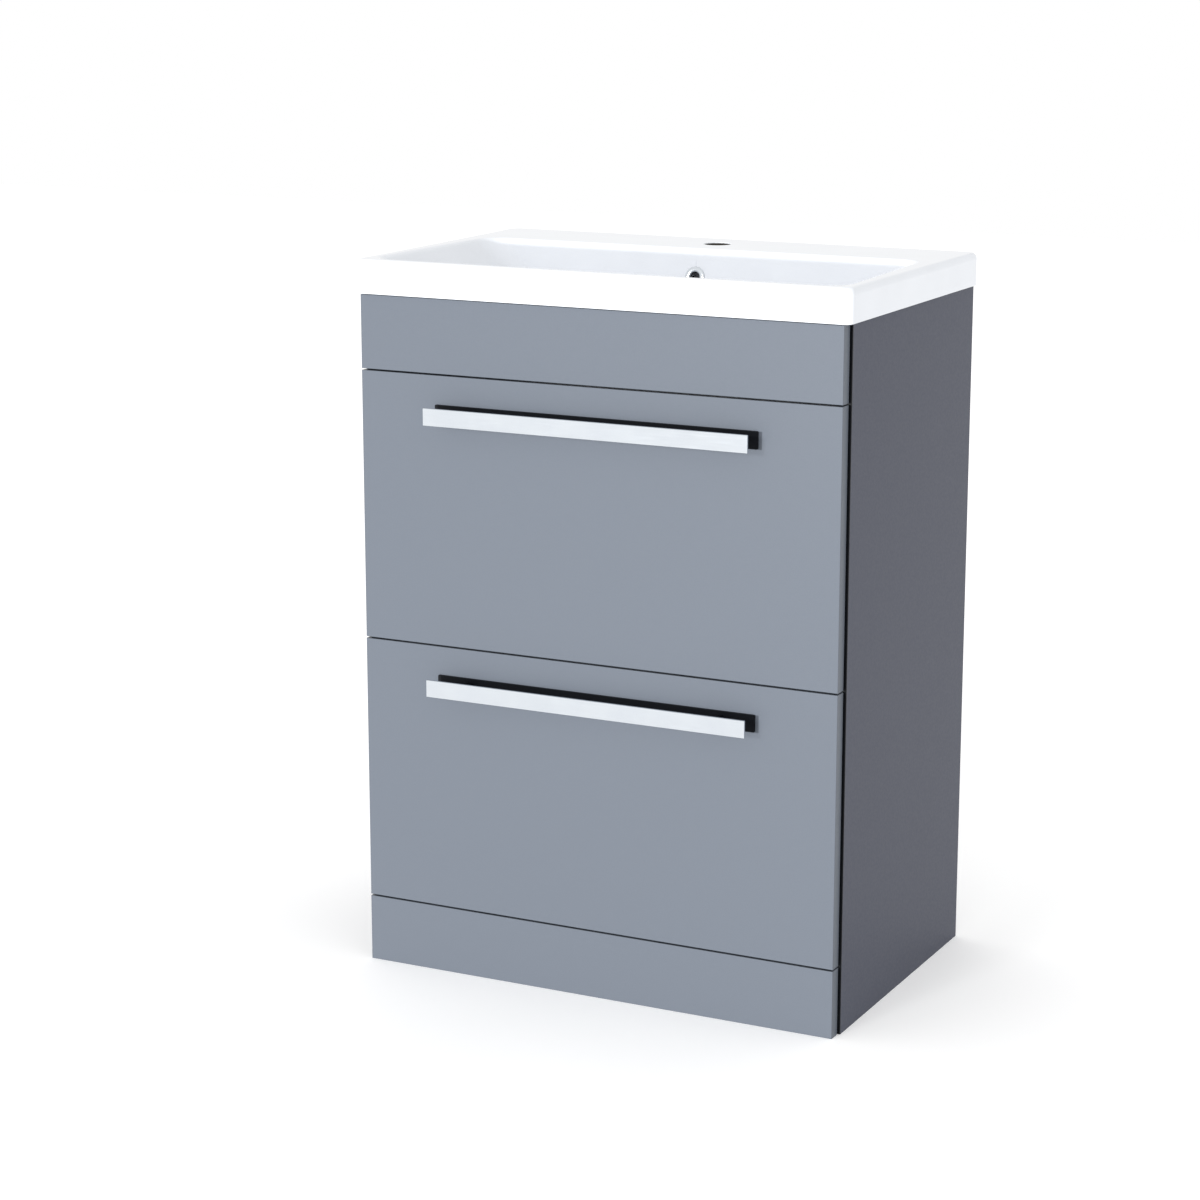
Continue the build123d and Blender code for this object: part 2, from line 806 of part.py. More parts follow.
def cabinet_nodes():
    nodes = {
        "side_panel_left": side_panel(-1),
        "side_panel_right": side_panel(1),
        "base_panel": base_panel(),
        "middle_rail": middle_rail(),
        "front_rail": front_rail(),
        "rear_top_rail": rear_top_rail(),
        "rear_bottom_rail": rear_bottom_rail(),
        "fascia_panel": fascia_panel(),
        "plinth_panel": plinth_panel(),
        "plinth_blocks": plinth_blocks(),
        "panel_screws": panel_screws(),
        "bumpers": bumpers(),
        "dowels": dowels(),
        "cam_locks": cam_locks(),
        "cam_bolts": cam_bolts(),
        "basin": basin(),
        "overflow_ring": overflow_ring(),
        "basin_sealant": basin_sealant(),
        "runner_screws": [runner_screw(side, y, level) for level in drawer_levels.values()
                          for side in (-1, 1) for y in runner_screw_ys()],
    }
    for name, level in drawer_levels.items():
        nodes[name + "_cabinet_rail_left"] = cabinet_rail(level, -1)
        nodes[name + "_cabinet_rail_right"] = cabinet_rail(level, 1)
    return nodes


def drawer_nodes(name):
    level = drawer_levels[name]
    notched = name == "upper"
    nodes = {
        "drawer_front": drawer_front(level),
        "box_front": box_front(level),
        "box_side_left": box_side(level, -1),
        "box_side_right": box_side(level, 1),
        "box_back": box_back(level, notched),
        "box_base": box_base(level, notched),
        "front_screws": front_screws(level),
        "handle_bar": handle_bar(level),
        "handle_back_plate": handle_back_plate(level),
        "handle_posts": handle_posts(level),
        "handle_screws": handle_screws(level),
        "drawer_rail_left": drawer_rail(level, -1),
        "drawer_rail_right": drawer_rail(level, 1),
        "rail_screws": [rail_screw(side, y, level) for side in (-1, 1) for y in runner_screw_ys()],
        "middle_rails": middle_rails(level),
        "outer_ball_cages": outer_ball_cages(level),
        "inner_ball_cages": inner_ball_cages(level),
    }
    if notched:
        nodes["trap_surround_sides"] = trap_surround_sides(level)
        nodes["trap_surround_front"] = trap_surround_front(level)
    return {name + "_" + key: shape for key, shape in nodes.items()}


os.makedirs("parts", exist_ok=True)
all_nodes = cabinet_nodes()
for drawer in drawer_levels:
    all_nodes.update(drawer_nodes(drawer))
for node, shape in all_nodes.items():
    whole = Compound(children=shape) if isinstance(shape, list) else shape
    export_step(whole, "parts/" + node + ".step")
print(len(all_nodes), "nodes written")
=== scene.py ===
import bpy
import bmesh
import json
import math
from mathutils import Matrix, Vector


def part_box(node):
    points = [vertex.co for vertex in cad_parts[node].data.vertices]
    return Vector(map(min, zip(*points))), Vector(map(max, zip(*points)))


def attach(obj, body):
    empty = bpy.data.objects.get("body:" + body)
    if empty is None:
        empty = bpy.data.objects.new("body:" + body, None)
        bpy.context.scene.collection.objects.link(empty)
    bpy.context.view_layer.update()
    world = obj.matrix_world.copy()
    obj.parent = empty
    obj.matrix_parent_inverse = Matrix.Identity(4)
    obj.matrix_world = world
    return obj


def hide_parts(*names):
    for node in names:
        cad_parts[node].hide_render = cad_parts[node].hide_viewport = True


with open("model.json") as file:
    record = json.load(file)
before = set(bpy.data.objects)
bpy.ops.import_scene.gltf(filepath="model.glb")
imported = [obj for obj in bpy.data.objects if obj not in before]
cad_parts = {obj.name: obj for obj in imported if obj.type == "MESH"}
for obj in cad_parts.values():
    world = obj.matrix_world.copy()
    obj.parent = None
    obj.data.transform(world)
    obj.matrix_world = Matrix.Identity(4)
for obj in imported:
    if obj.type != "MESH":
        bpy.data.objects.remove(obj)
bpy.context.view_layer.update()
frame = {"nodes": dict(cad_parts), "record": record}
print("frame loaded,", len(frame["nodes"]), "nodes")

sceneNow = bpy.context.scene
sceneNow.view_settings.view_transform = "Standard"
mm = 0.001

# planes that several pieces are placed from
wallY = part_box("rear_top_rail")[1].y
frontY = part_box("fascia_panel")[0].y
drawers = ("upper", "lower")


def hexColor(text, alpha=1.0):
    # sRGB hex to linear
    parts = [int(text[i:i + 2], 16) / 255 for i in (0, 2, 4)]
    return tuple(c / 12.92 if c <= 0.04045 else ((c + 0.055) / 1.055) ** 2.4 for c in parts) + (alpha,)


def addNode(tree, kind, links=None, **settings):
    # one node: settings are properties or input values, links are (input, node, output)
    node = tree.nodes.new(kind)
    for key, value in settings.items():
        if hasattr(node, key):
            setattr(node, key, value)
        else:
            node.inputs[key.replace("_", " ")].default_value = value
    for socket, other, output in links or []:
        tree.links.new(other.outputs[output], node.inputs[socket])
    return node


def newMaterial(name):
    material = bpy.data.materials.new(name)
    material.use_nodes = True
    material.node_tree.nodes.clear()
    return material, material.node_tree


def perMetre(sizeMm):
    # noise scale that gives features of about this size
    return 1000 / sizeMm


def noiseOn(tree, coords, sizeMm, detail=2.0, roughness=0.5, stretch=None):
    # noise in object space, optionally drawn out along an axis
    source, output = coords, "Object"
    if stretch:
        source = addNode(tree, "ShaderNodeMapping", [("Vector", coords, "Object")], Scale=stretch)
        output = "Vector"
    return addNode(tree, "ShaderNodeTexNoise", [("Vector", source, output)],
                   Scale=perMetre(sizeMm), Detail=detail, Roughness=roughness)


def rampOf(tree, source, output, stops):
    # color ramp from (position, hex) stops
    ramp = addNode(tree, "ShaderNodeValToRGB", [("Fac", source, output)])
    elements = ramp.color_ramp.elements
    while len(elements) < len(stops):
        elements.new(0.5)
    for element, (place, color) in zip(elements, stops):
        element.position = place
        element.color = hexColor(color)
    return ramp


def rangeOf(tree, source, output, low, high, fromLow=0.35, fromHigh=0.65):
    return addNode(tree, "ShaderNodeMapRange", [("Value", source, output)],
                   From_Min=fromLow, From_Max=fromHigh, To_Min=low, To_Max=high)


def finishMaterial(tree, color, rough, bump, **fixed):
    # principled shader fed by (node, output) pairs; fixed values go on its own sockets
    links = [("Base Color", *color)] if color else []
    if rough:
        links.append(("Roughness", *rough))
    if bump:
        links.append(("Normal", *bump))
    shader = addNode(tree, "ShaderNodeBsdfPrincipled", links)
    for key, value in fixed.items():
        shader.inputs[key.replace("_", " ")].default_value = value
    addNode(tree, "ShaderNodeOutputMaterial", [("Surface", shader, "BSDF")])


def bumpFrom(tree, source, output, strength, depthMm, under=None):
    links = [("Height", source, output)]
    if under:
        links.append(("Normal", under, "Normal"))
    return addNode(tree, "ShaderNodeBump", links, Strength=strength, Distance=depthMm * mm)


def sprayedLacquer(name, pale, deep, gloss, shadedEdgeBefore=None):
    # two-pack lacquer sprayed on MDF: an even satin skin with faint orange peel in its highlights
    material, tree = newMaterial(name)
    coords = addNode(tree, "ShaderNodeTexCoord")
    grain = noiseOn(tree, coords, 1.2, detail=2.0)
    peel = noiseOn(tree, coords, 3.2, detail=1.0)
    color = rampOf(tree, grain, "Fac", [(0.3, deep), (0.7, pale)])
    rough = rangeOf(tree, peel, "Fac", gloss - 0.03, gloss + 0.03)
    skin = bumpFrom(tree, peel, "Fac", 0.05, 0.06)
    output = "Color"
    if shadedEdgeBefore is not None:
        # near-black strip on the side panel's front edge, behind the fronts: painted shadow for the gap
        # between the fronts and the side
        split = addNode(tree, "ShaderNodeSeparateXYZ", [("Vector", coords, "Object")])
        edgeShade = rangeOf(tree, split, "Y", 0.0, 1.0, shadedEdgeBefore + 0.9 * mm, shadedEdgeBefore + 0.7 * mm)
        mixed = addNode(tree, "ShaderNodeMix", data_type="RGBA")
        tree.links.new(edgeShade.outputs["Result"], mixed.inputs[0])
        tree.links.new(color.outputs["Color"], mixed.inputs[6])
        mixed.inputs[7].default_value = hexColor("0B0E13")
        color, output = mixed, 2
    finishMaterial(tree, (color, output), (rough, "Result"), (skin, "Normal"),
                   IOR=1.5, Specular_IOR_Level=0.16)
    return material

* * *

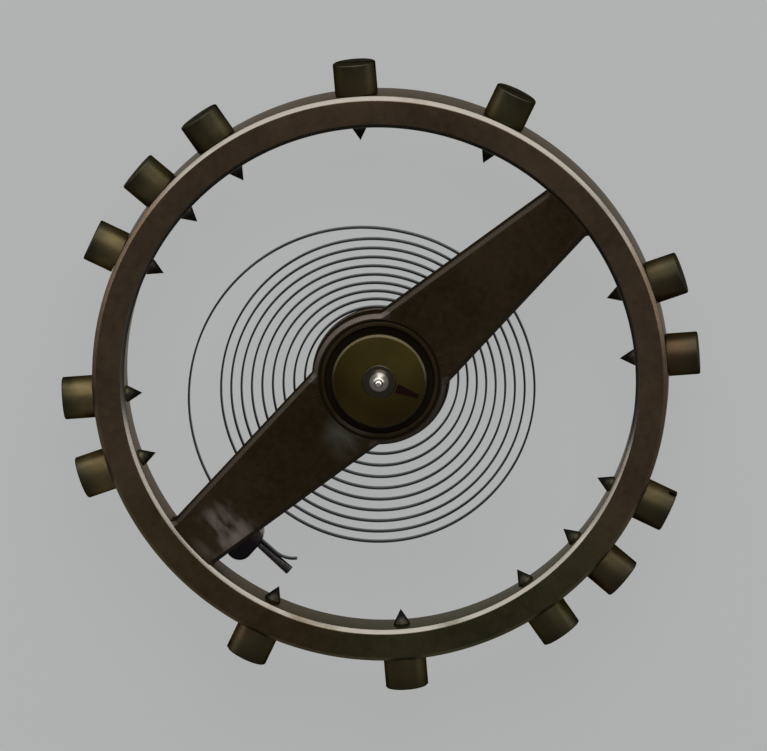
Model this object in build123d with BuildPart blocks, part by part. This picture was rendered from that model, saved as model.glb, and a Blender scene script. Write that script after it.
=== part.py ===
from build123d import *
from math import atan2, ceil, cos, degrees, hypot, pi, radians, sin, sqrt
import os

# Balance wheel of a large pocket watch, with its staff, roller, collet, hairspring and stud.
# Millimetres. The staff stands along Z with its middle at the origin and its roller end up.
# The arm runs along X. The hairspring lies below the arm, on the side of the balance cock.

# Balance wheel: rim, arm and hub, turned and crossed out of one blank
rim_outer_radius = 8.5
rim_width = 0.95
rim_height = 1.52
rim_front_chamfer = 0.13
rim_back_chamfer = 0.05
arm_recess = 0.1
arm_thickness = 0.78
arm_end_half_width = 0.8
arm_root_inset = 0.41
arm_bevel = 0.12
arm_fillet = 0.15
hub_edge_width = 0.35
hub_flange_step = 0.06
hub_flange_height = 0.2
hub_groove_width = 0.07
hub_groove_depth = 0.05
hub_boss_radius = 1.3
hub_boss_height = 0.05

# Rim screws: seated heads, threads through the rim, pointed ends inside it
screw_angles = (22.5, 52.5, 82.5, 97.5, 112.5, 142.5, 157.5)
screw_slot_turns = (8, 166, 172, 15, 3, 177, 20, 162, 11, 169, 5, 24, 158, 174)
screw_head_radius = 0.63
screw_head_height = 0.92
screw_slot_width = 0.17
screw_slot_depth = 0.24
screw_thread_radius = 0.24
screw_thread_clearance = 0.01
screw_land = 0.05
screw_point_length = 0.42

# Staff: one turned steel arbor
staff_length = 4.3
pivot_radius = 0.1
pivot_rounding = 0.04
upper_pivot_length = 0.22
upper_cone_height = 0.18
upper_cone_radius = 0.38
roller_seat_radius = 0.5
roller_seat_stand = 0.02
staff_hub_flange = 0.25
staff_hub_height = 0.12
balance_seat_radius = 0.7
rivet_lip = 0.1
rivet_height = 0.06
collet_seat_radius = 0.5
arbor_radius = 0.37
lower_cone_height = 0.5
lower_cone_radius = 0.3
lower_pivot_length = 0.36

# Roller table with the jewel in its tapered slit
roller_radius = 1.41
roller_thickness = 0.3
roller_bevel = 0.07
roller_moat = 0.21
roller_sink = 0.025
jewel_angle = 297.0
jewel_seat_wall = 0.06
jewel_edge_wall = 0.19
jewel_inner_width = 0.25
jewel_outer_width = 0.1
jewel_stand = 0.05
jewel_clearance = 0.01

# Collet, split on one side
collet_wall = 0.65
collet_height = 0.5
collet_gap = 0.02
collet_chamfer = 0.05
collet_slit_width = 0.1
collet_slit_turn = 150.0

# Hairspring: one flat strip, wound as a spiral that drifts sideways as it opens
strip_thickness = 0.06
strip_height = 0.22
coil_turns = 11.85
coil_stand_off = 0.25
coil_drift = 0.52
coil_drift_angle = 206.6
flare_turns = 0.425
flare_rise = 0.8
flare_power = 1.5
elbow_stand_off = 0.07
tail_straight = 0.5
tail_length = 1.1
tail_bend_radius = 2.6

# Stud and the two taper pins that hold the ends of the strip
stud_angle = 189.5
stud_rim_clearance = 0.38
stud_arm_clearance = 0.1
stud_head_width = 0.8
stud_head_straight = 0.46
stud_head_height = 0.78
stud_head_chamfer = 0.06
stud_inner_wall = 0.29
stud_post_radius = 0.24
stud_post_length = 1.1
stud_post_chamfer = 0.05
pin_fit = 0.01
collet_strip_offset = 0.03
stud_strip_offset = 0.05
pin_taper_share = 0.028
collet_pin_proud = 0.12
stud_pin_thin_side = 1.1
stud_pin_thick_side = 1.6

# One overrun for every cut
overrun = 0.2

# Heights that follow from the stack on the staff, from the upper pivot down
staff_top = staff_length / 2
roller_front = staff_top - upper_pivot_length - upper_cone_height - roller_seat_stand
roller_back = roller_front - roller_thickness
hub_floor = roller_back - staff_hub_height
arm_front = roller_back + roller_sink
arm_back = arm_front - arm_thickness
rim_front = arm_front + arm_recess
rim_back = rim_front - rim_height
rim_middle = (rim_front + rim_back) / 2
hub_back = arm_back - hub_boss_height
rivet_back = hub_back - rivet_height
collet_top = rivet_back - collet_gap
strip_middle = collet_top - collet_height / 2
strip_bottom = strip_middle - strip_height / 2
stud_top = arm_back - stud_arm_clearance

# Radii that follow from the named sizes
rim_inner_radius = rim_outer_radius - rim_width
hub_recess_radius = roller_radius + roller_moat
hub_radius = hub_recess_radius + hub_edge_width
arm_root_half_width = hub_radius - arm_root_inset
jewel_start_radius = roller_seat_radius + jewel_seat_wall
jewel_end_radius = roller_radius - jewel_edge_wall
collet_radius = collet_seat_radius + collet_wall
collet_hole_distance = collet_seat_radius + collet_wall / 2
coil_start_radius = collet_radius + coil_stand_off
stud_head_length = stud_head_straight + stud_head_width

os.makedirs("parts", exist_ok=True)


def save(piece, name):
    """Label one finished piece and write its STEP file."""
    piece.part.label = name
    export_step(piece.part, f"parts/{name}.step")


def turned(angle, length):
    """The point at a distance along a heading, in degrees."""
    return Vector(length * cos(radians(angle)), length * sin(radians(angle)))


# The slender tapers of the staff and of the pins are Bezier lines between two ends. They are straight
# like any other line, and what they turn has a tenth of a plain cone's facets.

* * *

Aim: Everything from the line that contains "all_nodes = cabinet_nodes()" through the line that contains "record = json.load(file)" is to be transcribed exactly, and nothing outside that range.

Reply:
all_nodes = cabinet_nodes()
for drawer in drawer_levels:
    all_nodes.update(drawer_nodes(drawer))
for node, shape in all_nodes.items():
    whole = Compound(children=shape) if isinstance(shape, list) else shape
    export_step(whole, "parts/" + node + ".step")
print(len(all_nodes), "nodes written")
=== scene.py ===
import bpy
import bmesh
import json
import math
from mathutils import Matrix, Vector


def part_box(node):
    points = [vertex.co for vertex in cad_parts[node].data.vertices]
    return Vector(map(min, zip(*points))), Vector(map(max, zip(*points)))


def attach(obj, body):
    empty = bpy.data.objects.get("body:" + body)
    if empty is None:
        empty = bpy.data.objects.new("body:" + body, None)
        bpy.context.scene.collection.objects.link(empty)
    bpy.context.view_layer.update()
    world = obj.matrix_world.copy()
    obj.parent = empty
    obj.matrix_parent_inverse = Matrix.Identity(4)
    obj.matrix_world = world
    return obj


def hide_parts(*names):
    for node in names:
        cad_parts[node].hide_render = cad_parts[node].hide_viewport = True


with open("model.json") as file:
    record = json.load(file)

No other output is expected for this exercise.